▶ TASK DETAILS: Gather from the listing below each line that includes the word "picture", and copy it.

--- RECORDS FOR THIS TASK ---

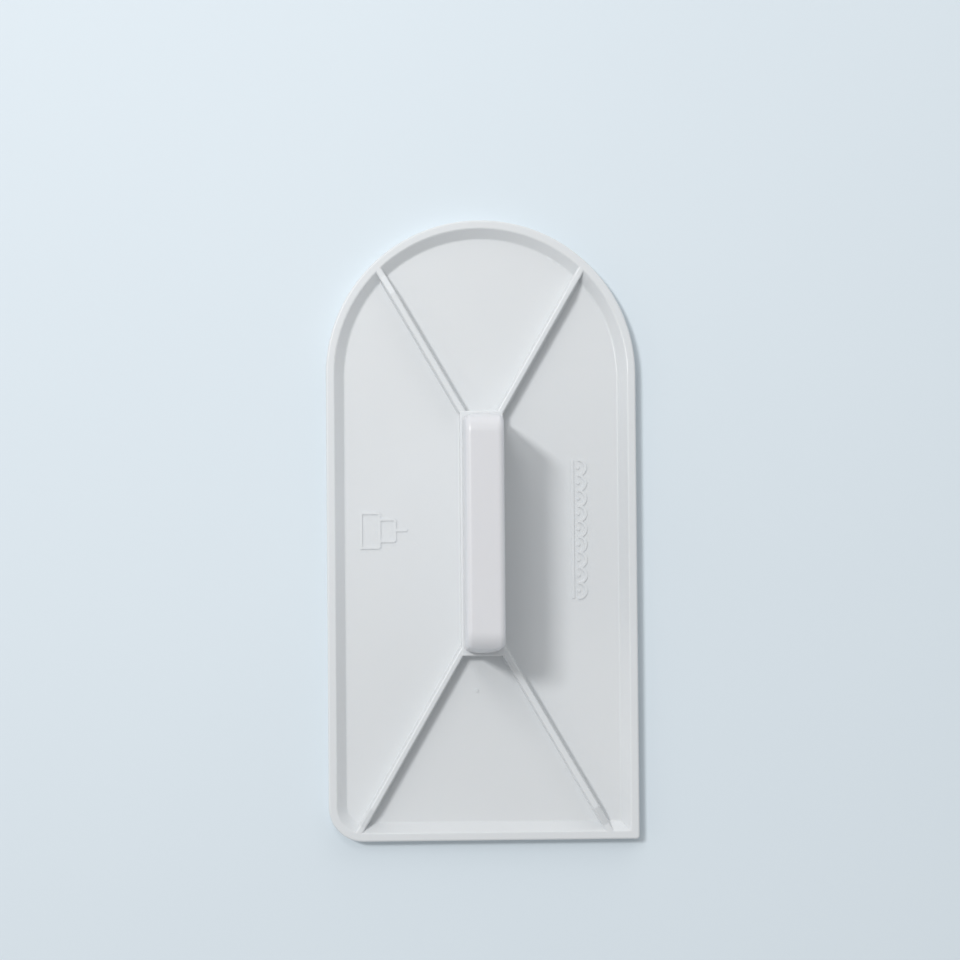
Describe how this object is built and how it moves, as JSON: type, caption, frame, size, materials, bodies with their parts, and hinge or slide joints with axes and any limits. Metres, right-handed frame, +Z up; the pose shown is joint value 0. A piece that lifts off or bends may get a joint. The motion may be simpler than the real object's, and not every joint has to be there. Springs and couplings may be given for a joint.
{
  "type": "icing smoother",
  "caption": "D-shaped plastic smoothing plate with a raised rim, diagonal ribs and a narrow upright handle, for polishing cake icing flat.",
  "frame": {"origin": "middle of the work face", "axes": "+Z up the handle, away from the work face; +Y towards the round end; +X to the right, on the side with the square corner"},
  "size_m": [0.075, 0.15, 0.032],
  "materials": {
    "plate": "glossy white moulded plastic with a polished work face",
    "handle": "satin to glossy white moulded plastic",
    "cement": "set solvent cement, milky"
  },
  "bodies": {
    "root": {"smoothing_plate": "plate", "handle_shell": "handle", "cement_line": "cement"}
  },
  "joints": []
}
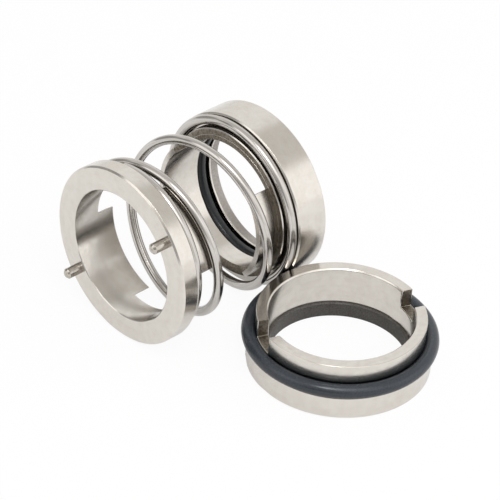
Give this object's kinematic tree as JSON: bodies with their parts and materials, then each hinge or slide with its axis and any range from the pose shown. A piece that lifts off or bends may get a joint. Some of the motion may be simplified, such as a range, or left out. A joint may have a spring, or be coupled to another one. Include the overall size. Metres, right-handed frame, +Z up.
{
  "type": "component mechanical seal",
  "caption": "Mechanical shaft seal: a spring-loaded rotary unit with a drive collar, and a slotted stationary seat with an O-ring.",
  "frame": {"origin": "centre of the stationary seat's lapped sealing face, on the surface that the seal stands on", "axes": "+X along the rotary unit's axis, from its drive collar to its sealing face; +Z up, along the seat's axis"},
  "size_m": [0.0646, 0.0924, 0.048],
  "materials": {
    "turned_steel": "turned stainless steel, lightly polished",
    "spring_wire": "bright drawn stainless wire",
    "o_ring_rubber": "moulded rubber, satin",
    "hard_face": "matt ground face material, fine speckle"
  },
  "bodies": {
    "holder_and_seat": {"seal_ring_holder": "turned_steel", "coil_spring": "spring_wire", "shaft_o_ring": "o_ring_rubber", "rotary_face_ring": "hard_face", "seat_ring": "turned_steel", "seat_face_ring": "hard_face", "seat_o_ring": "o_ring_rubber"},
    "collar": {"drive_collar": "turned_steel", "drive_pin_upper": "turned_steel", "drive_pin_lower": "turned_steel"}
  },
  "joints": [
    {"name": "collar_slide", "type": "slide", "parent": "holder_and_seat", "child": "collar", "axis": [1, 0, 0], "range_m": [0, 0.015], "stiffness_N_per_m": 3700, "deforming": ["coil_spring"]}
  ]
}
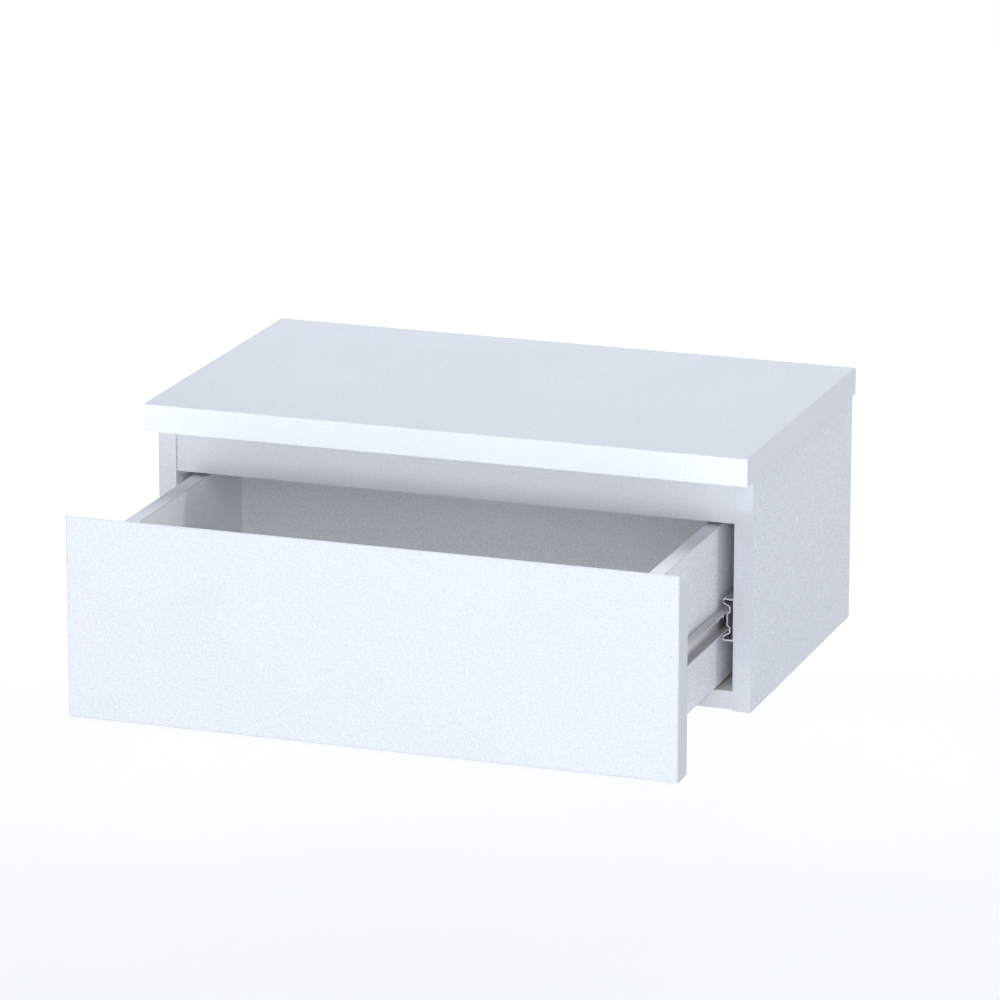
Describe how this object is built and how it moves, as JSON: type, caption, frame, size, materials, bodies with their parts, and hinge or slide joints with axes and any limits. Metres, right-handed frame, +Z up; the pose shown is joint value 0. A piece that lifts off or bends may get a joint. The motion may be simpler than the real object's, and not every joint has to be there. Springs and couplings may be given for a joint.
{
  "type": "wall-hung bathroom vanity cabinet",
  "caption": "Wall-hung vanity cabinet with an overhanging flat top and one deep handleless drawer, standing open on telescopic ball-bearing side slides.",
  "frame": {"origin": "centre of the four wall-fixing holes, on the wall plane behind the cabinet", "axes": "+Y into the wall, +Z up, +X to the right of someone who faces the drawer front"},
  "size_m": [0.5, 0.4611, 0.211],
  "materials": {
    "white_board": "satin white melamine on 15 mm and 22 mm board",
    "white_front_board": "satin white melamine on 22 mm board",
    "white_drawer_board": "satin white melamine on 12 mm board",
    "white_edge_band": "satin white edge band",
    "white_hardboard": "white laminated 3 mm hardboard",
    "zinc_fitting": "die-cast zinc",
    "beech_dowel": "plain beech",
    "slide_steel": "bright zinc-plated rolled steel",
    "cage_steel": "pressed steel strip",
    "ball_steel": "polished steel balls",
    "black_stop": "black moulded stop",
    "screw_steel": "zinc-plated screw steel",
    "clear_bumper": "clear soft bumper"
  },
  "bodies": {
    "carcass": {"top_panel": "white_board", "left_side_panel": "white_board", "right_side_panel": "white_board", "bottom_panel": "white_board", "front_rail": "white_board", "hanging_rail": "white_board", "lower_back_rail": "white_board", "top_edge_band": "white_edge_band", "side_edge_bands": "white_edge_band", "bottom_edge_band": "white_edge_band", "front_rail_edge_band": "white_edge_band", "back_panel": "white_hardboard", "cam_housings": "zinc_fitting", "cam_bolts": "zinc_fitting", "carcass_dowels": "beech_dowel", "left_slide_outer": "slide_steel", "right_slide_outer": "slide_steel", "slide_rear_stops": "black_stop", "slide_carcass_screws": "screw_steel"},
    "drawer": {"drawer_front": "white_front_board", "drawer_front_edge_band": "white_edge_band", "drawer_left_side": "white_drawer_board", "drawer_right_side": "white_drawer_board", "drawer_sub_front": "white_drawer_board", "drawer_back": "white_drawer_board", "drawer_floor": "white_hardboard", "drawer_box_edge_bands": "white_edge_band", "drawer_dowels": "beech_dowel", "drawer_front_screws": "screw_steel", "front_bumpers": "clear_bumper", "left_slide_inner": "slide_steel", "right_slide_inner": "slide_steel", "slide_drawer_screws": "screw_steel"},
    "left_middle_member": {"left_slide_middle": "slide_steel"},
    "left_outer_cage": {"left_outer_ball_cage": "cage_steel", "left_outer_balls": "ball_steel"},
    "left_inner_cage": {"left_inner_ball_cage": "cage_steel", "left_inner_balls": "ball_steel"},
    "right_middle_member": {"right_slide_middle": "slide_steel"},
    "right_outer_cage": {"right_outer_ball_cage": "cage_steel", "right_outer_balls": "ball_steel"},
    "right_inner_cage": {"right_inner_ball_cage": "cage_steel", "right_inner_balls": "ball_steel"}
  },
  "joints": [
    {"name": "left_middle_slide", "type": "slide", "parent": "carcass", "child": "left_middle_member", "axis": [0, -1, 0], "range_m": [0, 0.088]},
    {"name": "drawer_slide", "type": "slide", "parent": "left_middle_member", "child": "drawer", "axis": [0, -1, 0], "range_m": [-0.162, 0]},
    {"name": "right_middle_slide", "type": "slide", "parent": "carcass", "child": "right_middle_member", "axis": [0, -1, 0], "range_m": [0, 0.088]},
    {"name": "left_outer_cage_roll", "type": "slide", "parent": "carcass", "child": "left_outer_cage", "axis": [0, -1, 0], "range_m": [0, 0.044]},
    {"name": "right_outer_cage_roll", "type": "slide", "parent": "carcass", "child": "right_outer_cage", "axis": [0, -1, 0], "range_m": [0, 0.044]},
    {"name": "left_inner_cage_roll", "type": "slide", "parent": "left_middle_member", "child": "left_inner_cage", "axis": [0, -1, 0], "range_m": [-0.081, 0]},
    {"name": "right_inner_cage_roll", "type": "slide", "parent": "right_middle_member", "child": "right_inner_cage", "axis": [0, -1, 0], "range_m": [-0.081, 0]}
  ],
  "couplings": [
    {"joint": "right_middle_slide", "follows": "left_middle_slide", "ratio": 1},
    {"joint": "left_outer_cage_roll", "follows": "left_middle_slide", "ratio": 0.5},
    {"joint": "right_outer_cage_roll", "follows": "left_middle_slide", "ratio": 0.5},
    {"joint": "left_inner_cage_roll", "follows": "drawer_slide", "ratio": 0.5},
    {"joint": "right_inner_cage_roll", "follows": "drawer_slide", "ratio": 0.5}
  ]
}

---
--- RECORDS FOR THIS TASK ---

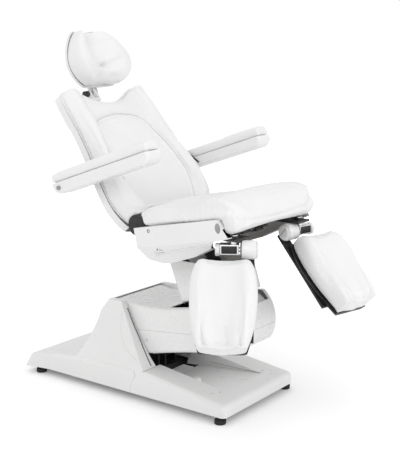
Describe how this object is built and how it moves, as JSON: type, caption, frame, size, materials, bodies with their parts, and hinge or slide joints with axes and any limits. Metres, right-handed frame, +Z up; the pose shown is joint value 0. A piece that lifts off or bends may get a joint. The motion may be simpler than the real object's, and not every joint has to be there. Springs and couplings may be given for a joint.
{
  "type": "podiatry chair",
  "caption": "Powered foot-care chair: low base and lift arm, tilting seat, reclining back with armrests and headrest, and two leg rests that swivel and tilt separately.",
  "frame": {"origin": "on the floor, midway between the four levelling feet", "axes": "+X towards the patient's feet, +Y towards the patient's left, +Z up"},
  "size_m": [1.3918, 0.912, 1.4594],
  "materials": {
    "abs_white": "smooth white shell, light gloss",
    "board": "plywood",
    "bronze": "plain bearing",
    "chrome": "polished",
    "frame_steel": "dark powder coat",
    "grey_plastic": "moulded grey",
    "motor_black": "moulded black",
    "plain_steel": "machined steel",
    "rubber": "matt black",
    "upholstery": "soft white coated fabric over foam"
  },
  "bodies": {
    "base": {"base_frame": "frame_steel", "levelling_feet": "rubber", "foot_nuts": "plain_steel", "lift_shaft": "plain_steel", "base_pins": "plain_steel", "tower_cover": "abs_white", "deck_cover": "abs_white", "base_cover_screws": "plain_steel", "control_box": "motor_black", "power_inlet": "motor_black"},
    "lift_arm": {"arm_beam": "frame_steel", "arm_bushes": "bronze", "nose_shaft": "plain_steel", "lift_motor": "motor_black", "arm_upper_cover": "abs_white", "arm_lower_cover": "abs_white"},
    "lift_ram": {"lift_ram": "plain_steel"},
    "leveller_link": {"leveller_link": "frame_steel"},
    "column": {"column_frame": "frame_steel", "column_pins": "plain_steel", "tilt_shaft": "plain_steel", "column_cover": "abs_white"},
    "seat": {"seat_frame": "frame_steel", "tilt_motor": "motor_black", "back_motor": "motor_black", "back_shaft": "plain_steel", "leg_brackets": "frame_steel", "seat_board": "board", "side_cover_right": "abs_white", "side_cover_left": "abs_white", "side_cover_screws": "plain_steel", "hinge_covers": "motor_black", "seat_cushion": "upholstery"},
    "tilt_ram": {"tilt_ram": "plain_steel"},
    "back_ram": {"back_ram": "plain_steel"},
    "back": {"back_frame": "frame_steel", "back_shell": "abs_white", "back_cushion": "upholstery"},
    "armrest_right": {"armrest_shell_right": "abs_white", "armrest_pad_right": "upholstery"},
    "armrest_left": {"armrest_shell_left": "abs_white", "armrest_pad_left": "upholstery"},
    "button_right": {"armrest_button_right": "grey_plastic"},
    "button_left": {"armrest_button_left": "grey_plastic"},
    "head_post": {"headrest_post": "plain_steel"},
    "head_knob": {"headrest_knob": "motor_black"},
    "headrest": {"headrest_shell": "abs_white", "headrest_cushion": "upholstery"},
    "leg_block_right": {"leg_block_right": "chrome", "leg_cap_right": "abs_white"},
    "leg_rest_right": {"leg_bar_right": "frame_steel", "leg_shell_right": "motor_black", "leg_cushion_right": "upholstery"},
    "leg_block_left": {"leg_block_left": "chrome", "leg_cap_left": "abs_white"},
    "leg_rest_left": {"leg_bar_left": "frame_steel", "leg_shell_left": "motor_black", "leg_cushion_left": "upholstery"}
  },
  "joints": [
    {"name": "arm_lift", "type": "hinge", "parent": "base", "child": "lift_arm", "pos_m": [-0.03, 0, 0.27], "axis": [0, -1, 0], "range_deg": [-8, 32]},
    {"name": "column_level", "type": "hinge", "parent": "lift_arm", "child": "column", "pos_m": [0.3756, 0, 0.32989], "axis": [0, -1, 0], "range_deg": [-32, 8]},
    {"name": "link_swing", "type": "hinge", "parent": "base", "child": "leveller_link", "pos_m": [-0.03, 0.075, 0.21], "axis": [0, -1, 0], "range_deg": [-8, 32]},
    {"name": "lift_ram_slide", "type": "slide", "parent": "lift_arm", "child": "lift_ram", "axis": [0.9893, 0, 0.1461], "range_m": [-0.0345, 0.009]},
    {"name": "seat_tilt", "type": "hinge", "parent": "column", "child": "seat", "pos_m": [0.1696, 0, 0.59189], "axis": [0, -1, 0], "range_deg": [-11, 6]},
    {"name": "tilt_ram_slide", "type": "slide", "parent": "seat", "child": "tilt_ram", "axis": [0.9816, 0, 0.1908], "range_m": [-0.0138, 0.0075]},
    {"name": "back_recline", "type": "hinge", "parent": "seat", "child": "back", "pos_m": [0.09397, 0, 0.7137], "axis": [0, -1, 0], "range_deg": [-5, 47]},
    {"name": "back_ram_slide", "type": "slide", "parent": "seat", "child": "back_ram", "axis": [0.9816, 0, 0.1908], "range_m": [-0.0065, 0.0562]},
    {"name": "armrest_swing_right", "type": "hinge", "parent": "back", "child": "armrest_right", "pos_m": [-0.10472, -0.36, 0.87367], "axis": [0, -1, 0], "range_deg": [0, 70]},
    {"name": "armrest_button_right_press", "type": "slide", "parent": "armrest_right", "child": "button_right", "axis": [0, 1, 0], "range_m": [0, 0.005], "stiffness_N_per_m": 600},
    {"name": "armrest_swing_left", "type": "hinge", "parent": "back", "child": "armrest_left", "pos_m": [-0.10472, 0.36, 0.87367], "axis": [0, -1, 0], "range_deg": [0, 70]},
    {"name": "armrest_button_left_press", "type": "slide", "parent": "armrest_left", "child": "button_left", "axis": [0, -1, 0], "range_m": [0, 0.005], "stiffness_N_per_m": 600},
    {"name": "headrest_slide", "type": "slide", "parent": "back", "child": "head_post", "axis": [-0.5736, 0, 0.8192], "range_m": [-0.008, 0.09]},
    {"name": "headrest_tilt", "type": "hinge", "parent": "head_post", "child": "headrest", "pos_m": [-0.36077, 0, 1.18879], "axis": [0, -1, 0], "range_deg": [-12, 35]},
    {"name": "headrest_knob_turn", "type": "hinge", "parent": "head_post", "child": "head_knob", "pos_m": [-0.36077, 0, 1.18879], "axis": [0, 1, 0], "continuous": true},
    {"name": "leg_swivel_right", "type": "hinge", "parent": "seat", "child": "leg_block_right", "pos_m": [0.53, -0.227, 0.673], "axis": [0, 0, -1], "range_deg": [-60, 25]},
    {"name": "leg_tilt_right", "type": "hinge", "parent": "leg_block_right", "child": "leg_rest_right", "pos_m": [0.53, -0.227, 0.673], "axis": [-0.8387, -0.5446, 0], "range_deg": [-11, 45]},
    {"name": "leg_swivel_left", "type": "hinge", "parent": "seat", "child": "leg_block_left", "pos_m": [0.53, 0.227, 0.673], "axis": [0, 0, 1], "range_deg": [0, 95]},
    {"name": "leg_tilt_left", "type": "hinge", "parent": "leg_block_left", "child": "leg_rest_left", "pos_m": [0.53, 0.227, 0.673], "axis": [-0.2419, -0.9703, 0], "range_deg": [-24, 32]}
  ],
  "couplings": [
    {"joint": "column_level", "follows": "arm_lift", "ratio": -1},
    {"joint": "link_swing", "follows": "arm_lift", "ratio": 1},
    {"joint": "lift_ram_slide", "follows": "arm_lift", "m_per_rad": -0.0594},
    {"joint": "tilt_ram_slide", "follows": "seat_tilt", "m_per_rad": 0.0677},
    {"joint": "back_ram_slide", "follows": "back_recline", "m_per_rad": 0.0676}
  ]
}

---
--- RECORDS FOR THIS TASK ---

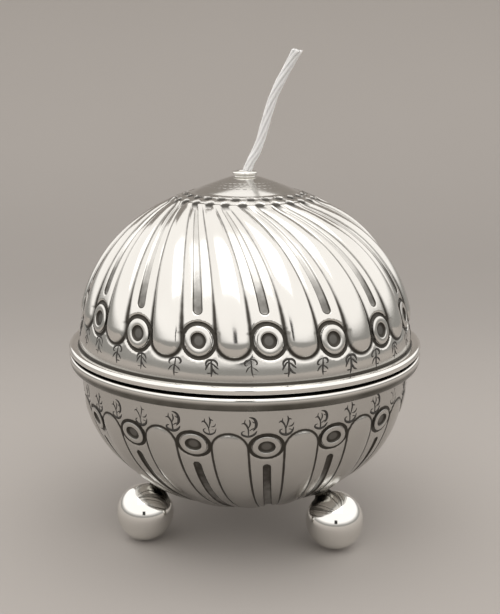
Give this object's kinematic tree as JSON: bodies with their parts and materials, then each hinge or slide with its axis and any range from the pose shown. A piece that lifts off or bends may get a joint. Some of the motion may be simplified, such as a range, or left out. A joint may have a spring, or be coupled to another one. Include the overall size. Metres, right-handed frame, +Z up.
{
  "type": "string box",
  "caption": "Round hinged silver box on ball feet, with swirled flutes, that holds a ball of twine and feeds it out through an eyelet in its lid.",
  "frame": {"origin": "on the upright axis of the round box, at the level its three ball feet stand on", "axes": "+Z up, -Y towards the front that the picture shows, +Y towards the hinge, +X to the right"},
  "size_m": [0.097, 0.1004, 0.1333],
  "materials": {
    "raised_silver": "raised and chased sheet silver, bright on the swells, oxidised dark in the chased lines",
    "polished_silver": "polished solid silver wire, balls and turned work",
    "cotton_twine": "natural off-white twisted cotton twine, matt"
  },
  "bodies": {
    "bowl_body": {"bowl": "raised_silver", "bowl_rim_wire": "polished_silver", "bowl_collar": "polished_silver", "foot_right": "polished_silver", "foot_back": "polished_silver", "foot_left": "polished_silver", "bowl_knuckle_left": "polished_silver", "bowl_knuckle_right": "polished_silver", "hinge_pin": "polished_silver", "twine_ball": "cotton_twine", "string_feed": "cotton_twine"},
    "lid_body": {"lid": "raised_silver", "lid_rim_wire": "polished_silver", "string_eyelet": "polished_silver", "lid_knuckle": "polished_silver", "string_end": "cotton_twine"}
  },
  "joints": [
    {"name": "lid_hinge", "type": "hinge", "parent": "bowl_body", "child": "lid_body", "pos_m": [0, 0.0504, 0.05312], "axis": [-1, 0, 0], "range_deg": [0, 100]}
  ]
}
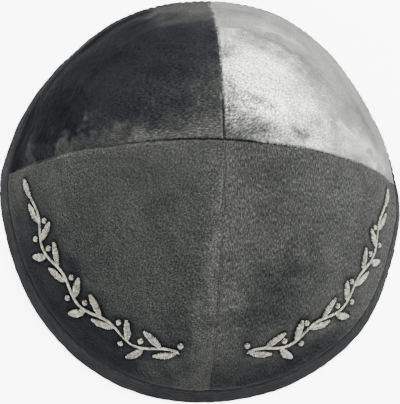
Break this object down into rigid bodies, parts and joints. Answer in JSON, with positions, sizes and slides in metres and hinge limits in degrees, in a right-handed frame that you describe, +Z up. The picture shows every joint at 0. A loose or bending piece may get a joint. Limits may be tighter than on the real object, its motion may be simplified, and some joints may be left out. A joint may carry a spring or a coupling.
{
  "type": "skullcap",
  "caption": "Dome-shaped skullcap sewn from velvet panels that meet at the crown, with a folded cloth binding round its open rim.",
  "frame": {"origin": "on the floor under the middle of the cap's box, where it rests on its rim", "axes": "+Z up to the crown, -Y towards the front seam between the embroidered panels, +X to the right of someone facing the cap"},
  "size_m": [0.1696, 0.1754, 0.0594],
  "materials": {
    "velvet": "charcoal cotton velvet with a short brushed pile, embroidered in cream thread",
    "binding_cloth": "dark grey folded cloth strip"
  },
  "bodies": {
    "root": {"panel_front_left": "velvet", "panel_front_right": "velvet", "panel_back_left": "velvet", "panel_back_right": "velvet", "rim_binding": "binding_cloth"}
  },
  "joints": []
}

---

▶ REPLY:
  "frame": {"origin": "on the upright axis of the round box, at the level its three ball feet stand on", "axes": "+Z up, -Y towards the front that the picture shows, +Y towards the hinge, +X to the right"},
Break this object down into rigid bodies, parts and joints. Answer in JSON, with positions, sizes and slides in metres and hinge limits in degrees, in a right-handed frame that you describe, +Z up. The picture shows every joint at 0. A loose or bending piece may get a joint. Limits may be tighter than on the real object, its motion may be simplified, and some joints may be left out. A joint may carry a spring or a coupling.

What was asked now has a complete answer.